In a stalled building environment, transportation impact fees have raised roughly $140,000 since their inception. If the program were eliminated, that amount would be reimbursed to developers who initially paid.

Mayor Tammi Fisher and councilors Tim Kluesner, Jeff Zauner, Phil Guiffrida III and Kari Gabriel voted in support of eliminating the impact fees, which were established in 2009 and charge developers for infrastructure and roads to help pay for new growth.

The decision to end transportation impact fees would go against the recommendation of the Impact Fee Committee, which voted unanimously to continue the program.

The council had discussed reducing the fees. But opponents of the program have called it anti-growth and said the fee hampers developers with an unfair and risky burden.

“The formula that is used to come up with transportation impact fees is flawed,” Fisher said. “We have a fatally flawed formula. It doesn’t make sense to continue it.”

“It’s our job to remove as many barriers to economic recovery as we can,” she added. “We all use the growth so we should all pay for it.”

Proponents of the fees argued that eliminating the program would only add more taxes for residents.

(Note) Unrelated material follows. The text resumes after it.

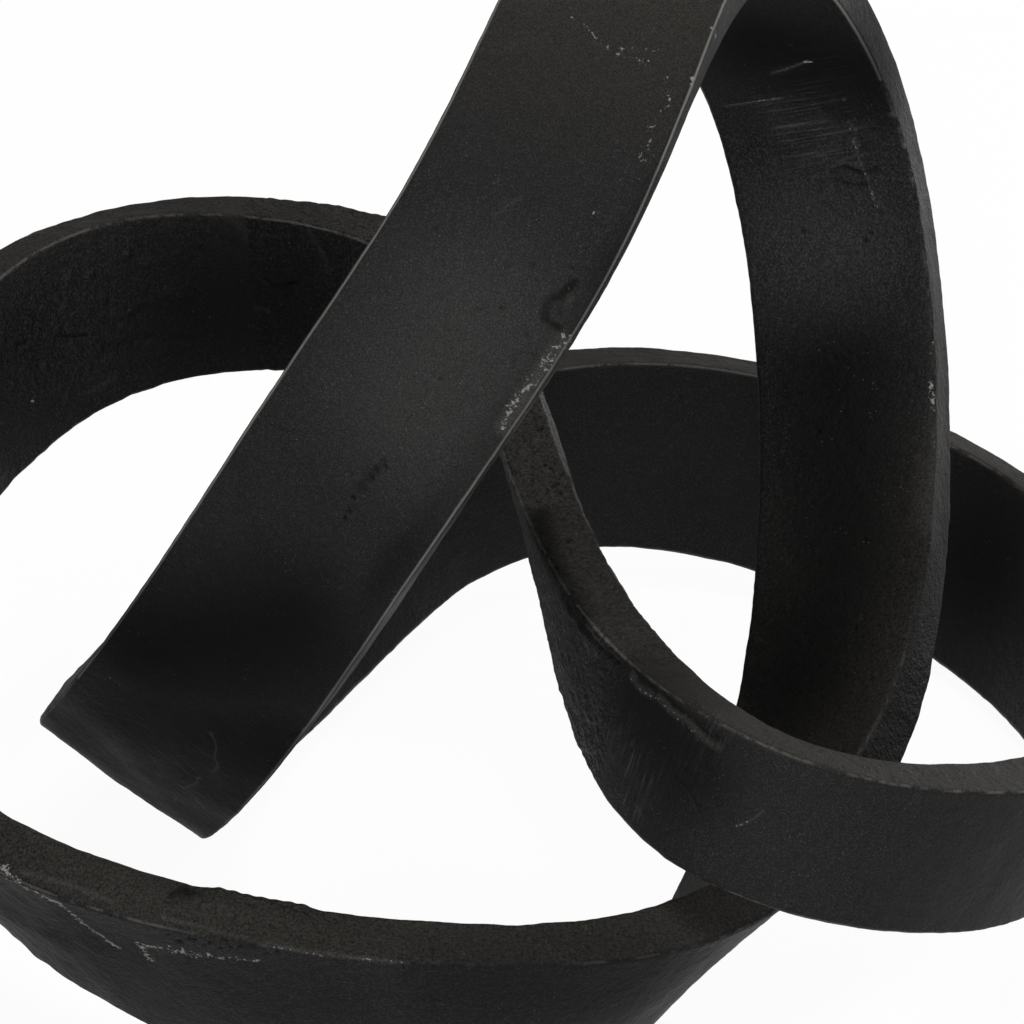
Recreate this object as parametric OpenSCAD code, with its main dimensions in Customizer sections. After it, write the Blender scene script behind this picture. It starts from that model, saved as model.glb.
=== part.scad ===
// Metal knot sculpture: a cast flat bar bent into three loops and joined end to end.
// The bar is poured in six lengths. Each joint is a V groove on both faces, filled
// with weld metal and ground almost flush, so each joint is a piece of its own.
// Axes: X to the right, Y away from the viewer, Z up. The origin lies on the table,
// under the middle of the bounding box.

/* [Overall] */
// Width across the left loop and the right ring
knot_w = 225; // [200:1:260]
// Depth from the front run to the back run
knot_d = 216; // [200:1:255]
// Height of the arch above the table
knot_h = 171; // [155:1:205]

/* [Bar] */
// Thickness of the bar
bar_t = 9.2; // [7:0.1:11]
// Rounding of the four long corners of the bar
corner_r = 0.8; // [0.5:0.1:2.5]
// Height of the slight crown on both broad faces
face_crown = 0.3; // [0:0.1:0.6]
// Bar width along the leaning strap
strap_w = 34.5; // [30:0.5:40]
// Bar width round the heel
heel_w = 34; // [30:0.5:40]
// Bar width along the back run
back_w = 36; // [30:0.5:40]
// Bar width at the end of the right ring
ring_w = 32.5; // [27:0.5:37]
// Bar width along the front run
front_w = 25; // [22:0.5:30]
// Bar width where the crossover passes behind the strap
cross_w = 24; // [21:0.5:29]
// Bar width round the left loop
left_w = 32.5; // [27:0.5:37]
// Bar width at the diagonal fold
fold_w = 30.5; // [26:0.5:35]
// Bar width over the arch
arch_w = 30.5; // [26:0.5:35]

/* [Joints] */
// Width of a weld on the broad faces
weld_w = 7; // [4:0.5:10]
// Width of a weld at its root, half way through the bar
root_w = 2; // [1:0.5:3]
// How far the ground weld still stands proud of the bar
weld_proud = 0.2; // [0:0.05:0.4]

/* [Resting places] */
// Depth filed off where the bar touches the table
file_d = 1.7; // [0.5:0.1:2]

/* [Hidden] */
ring_step = 9;          // cross-sections between two guide places
// The guide places below are written for a knot 225 wide, 216 deep and 171 high.
stretch = [knot_w / 225, knot_d / 216, knot_h / 171];

// Guide places along the bar, in the order of travel. A smooth closed curve is drawn
// near them. Each row: place, direction across the bar's width, bar width.
// After one full round the width direction comes back reversed: the knot is one-sided.
guide = [
    [[108,   -1,  17], [ 4,  0,  10], ring_w],                  // end of the right ring
    [[ 90,  -56,  26], [ 5,  0,   9], (ring_w + front_w) / 2],  // ring turning to the front
    [[ 62,  -90,  39], [ 3,  1,   9], front_w],                 // front run, lowest stretch
    [[ 30,  -93,  49], [ 4,  1,   9], front_w],                 // front run before the riser
    [[ 12,  -58,  57], [ 0, -2,   9], cross_w],                 // front run turning back
    [[  5,  -10,  68], [-3, -1,   9], cross_w],                 // crossover seen on edge
    [[ -3,   35,  79], [-3, -2,  10], (cross_w + left_w) / 2],  // behind the strap
    [[-39,   62,  77], [ 0,  0,  10], (cross_w + left_w) / 2],  // back of the left loop
    [[-80,   55,  75], [-4,  1,  10], left_w],                  // left loop, back corner
    [[-106,   2,  62], [-1, -3,  10], left_w],                  // end of the left loop
    [[-104, -58,  37], [-5, -5,   8], left_w],                  // left loop, front corner
    [[-63,  -94,  24], [-3, -5,   9], left_w],                  // low front run
    [[ -5, -103,  15], [ 0, -2,   9], fold_w],                  // lowest place of the run
    [[ 30,  -80,  14], [ 4, -5,   7], fold_w],                  // into the diagonal fold
    [[ 52,  -38,  31], [ 8, -4,   4], fold_w],                  // out of the diagonal fold
    [[ 58,   -6,  66], [ 9, -4,   0], fold_w],                  // riser behind the front run
    [[ 55,   18, 105], [10, -2,   2], (fold_w + arch_w) / 2],   // riser, tall part
    [[ 46,   16, 137], [ 9, -3,   2], (fold_w + arch_w) / 2],   // riser under the arch
    [[ 29,   -9, 166], [ 9, -2,   2], arch_w],                  // crown of the arch
    [[ 16,  -45, 167], [ 9, -3,  -3], (arch_w + strap_w) / 2],  // arch into the strap
    [[  4,  -65, 139], [ 9, -2,  -4], strap_w],                 // leaning strap, top
    [[-23,  -66,  98], [ 8, -3,  -5], strap_w],                 // leaning strap, middle
    [[-51,  -54,  46], [ 8, -3,  -5], strap_w],                 // leaning strap, foot
    [[-70,  -13,  13], [ 9, -2,  -5], heel_w],                  // heel on the table
    [[-43,   47,  14], [ 5, -3,  -8], heel_w],                  // from the heel to the back
    [[ -8,  102,  30], [ 0,  1, -10], back_w],                  // back run, left corner
    [[ 48,  106,  25], [-1, -2, -10], back_w],                  // back run behind the riser
    [[ 93,   62,  17], [-5, -1,  -9], back_w]                   // back run to the ring end
];
places = len(guide);

// Where the six joints lie, counted in guide places along the bar.
joint_front = 3.5;        // front run, left of the riser
joint_left_back = 7.2;    // back of the left loop
joint_left_front = 11.1;  // low front run
joint_arch = 16.7;        // riser, just under the arch
joint_heel = 22.3;        // strap, just above the heel
joint_ring = 27.4;        // back right of the ring

// Smooth closed curve: every point is a blend of the four nearest guide places.
function blend(u) = [pow(1 - u, 3), 3 * pow(u, 3) - 6 * u * u + 4,
                     -3 * pow(u, 3) + 3 * u * u + 3 * u + 1, pow(u, 3)] / 6;
function heading(u) = [-pow(1 - u, 2), 3 * u * u - 4 * u, -3 * u * u + 2 * u + 1, u * u] / 2;
function wrap(k) = (k + 2 * places) % places;
function side(k) = floor(k / places) % 2 == 0 ? 1 : -1;
function mul(a, b) = [a[0] * b[0], a[1] * b[1], a[2] * b[2]];
function unit(v) = v / norm(v);
function at_place(k) = mul(guide[wrap(k)][0], stretch);
function across(k) = side(k) * unit(guide[wrap(k)][1]);
function wide(k) = guide[wrap(k)][2];
function middle(t) = let(i = floor(t), b = blend(t - i))
    b[0] * at_place(i - 1) + b[1] * at_place(i) + b[2] * at_place(i + 1) + b[3] * at_place(i + 2);
function travel(t) = let(i = floor(t), b = heading(t - i))
    b[0] * at_place(i - 1) + b[1] * at_place(i) + b[2] * at_place(i + 1) + b[3] * at_place(i + 2);
function width_dir(t) = let(i = floor(t), b = blend(t - i))
    b[0] * across(i - 1) + b[1] * across(i) + b[2] * across(i + 1) + b[3] * across(i + 2);
function width_at(t) = let(i = floor(t), b = blend(t - i))
    b[0] * wide(i - 1) + b[1] * wide(i) + b[2] * wide(i + 1) + b[3] * wide(i + 2);

// Outline of the bar, walked once round. Each entry: [across, through, arc across,
// arc through]: a corner's own signs, then the direction of its rounding there.
corner_turn = [0, 45, 90];
outline = concat(
    [for (a = corner_turn) [1, 1, cos(a), sin(a)]], [[0, 1, 0, 0]],
    [for (a = corner_turn) [-1, 1, sin(a), cos(a)]], [[-1, 0, 0, 0]],
    [for (a = corner_turn) [-1, -1, cos(a), sin(a)]], [[0, -1, 0, 0]],
    [for (a = corner_turn) [1, -1, sin(a), cos(a)]], [[1, 0, 0, 0]]
);
sides = len(outline);
function out_across(o, w) = o[0] * (w / 2 - (o[1] == 0 ? 0 : corner_r * (1 - o[2])));
function out_through(o) = o[0] == 0 ? o[1] * (bar_t / 2 + face_crown)
                        : o[1] * (bar_t / 2 - corner_r * (1 - o[3]));

// A point of the bar's skin at travel t, outline corner j, lifted off the skin by h.
function skin(t, j, h = 0) = let(
        o = outline[j], go = unit(travel(t)), raw = width_dir(t),
        a = unit(raw - (raw * go) * go), n = cross(a, go),
        w = out_across(o, width_at(t)), d = out_through(o))
    middle(t) + a * (w + sign(w) * h * (o[1] == 0 || o[2] > 0.5 ? 1 : 0))
              + n * (d + sign(d) * h * (o[0] == 0 || o[3] > 0.5 ? 1 : 0));

// The whole bar once round, to find the table height and the middle of the box.
survey = [for (i = [0 : places * 4 - 1], j = [0 : sides - 1]) skin(i / 4, j)];
table_z = min([for (p = survey) p[2]]) + file_d;
home = [-(min([for (p = survey) p[0]]) + max([for (p = survey) p[0]])) / 2,
        -(min([for (p = survey) p[1]]) + max([for (p = survey) p[1]])) / 2, -table_z];
// Skin point in its final place, filed flat where it would go below the table.
function placed(t, j, h = 0) = let(p = skin(t, j, h) + home) [p[0], p[1], max(p[2], 0)];

// Half the groove's opening at outline corner j, turned into travel: wide on the
// broad faces, narrow at the root half way through the bar.
function groove(t, j) = let(deep = min(1, abs(out_through(outline[j])) / (bar_t / 2)))
    (root_w + (weld_w - root_w) * deep) / 2 / norm(travel(t));

// Skin triangles between ring r and ring r + 1.
function skin_faces(r) = [for (j = [0 : sides - 1]) let(
        a = r * sides + j, b = r * sides + (j + 1) % sides) each
    [[a, b, a + sides], [b, b + sides, a + sides]]];
// End cap: two flat halves that meet along the root line between the bar's edges.
edge_a = 15;
edge_b = 7;
function cap(r, turned) = let(s = r * sides,
        top = [for (j = [0 : edge_b - 1]) s + j], low = [for (j = [edge_b + 1 : edge_a - 1]) s + j])
    [for (q = concat(
        [for (i = [0 : len(top) - 2]) [s + edge_a, top[i + 1], top[i]]],
        [[s + edge_a, s + edge_b, top[len(top) - 1]]],
        [for (i = [0 : len(low) - 2]) [s + edge_b, low[i + 1], low[i]]],
        [[s + edge_b, s + edge_a, low[len(low) - 1]]]))
        turned ? [q[0], q[2], q[1]] : q];

// One poured length of bar from joint a to joint b, its ends bevelled for the welds.
module poured(a, b) {
    n = round((b - a) * ring_step);
    pts = [for (i = [0 : n], j = [0 : sides - 1]) let(
            t0 = a + groove(a, j), t1 = b - groove(b, j))
        placed(t0 + (t1 - t0) * i / n, j)];
    polyhedron(points = pts, convexity = 8,
        faces = concat([for (r = [0 : n - 1]) each skin_faces(r)], cap(0, false), cap(n, true)));
}

// One weld: fills the double groove at joint a and stands a little proud.
module weld(a) {
    n = 4;
    pts = [for (i = [0 : n], j = [0 : sides - 1]) let(
            g = groove(a, j), f = 2 * i / n - 1)
        placed(a + g * f, j, weld_proud * (1 - f * f))];
    polyhedron(points = pts, convexity = 4,
        faces = concat([for (r = [0 : n - 1]) each skin_faces(r)], cap(0, false), cap(n, true)));
}

module front_run() { color([0.17, 0.17, 0.18]) poured(joint_ring, places + joint_front); }
module crossover() { color([0.20, 0.19, 0.18]) poured(joint_front, joint_left_back); }
module left_loop() { color([0.15, 0.15, 0.16]) poured(joint_left_back, joint_left_front); }
module fold_riser() { color([0.18, 0.18, 0.19]) poured(joint_left_front, joint_arch); }
module arch_strap() { color([0.21, 0.21, 0.22]) poured(joint_arch, joint_heel); }
module heel_run() { color([0.16, 0.16, 0.17]) poured(joint_heel, joint_ring); }
module weld_front() { color([0.30, 0.30, 0.31]) weld(joint_front); }
module weld_left_back() { color([0.30, 0.30, 0.31]) weld(joint_left_back); }
module weld_left_front() { color([0.30, 0.30, 0.31]) weld(joint_left_front); }
module weld_arch() { color([0.30, 0.30, 0.31]) weld(joint_arch); }
module weld_heel() { color([0.30, 0.30, 0.31]) weld(joint_heel); }
module weld_ring() { color([0.30, 0.30, 0.31]) weld(joint_ring); }

front_run();
crossover();
left_loop();
fold_riser();
arch_strap();
heel_run();
weld_front();
weld_left_back();
weld_left_front();
weld_arch();
weld_heel();
weld_ring();
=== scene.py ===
"""Looks of the metal knot sculpture: cast skin, ground welds, black finish, studio and camera."""
import math

import bpy
import numpy as np
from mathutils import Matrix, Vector
from mathutils.kdtree import KDTree


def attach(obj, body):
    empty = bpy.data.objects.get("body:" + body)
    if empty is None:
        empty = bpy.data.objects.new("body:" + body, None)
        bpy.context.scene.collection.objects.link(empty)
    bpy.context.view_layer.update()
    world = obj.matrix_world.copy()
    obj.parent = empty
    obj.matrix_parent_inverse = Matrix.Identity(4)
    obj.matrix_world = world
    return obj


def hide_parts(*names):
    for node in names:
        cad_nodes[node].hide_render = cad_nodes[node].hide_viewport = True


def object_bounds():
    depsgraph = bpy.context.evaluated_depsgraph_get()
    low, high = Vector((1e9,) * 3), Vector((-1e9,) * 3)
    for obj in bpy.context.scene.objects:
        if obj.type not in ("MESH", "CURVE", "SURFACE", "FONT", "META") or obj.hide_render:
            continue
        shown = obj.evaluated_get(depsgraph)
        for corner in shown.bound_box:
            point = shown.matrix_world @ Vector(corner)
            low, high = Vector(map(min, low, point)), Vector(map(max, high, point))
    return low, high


MM = 0.001
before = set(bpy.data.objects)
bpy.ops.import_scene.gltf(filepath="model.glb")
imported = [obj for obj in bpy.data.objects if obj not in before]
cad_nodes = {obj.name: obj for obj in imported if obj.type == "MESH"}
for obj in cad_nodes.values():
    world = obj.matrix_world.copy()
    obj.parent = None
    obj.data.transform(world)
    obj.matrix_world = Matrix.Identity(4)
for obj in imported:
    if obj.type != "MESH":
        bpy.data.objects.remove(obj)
cad_low, cad_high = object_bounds()

POURED = ["front_run", "crossover", "left_loop", "fold_riser", "arch_strap", "heel_run"]
WELDS = ["weld_front", "weld_left_back", "weld_left_front", "weld_arch", "weld_heel", "weld_ring"]

# The bar's outline, counted round from the middle of one broad face
CORNERS = 16
SHARP = (2, 6, 10, 14)
ROUNDING = range(1, CORNERS, 2)
BROAD_HALVES = ((0, 1), (7, 8), (8, 9), (15, 0))

# Cage, in millimetres: corners this near are one, corners this near lie on a joint, a longer step
# between two corners crosses half a broad face, and a joint's brushed strokes reach this far
SAME_PLACE = 0.001
SAME_JOINT = 0.02
BROAD_STEP = 8
GROUND_REACH = 16

# How strong those strokes are, how firm the corner rounding is, and how fine the cage gets
GROUND_SHARE = 0.1
ROUNDING_CREASE = 0.5
BROAD_CUTS = 2
SMOOTHING = 3

# Skin, in millimetres: how far from a joint the grain and the waves are at their full height, how
# far the skin swells and a weld is pressed back, and how low a place is when it is filed flat
GRAIN_FULL = 1.5
WAVES_FULL = 8
SWELL = 0.06
PRESSED_BACK = 0.15
FILED_BELOW = 0.06

# Tone of a texture that leaves the skin where it is
EVEN_TONE = 0.5
NICKS_TONE = 0.6

# Bends flatter than this are shaded smooth
SMOOTH_BELOW = math.radians(40)

# Weights of a vertex: too little to write down, and as good as full
LEAST_WEIGHT = 0.001
FULL_WEIGHT = 0.999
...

“We have no empirical evidence showing whatsoever that reducing or eliminating these fees is actually going to bring more work,” said Councilor Randy Kenyon, who opposed the motion along with Jim Atkinson, Bob Hafferman and Wayne Saverud.

“Once this fee is eliminated,” Kenyon added, “somebody is going to have to pay (for new roads).”

The fees have been one of the more contentious topics in Kalispell in recent years. The council voted 8-1 in March 2009 to impose transportation impact fees after debating the issue on and off for two years. Kluesner cast the lone dissenting vote.

Joe Unterreiner, president of the Kalispell Chamber of Commerce, expressed opposition to the impact fees and reiterated his opposition on Monday.

Pam Carbonari, a developer who was Kalispell’s mayor when the fees were enacted, spoke out in support of continuing the program, or reducing them or temporarily suspending them.

“I believe that part of what you need to look at is tools within the tool belt that help deal with growth when it does happen,” she said. “Impact fees are one way.”

Guiffrida brought the motion to completely eliminate the impact fees, saying now is the appropriate time to end the unsuccessful program.

“By eliminating this fee, we create a citywide business incentive,” he said.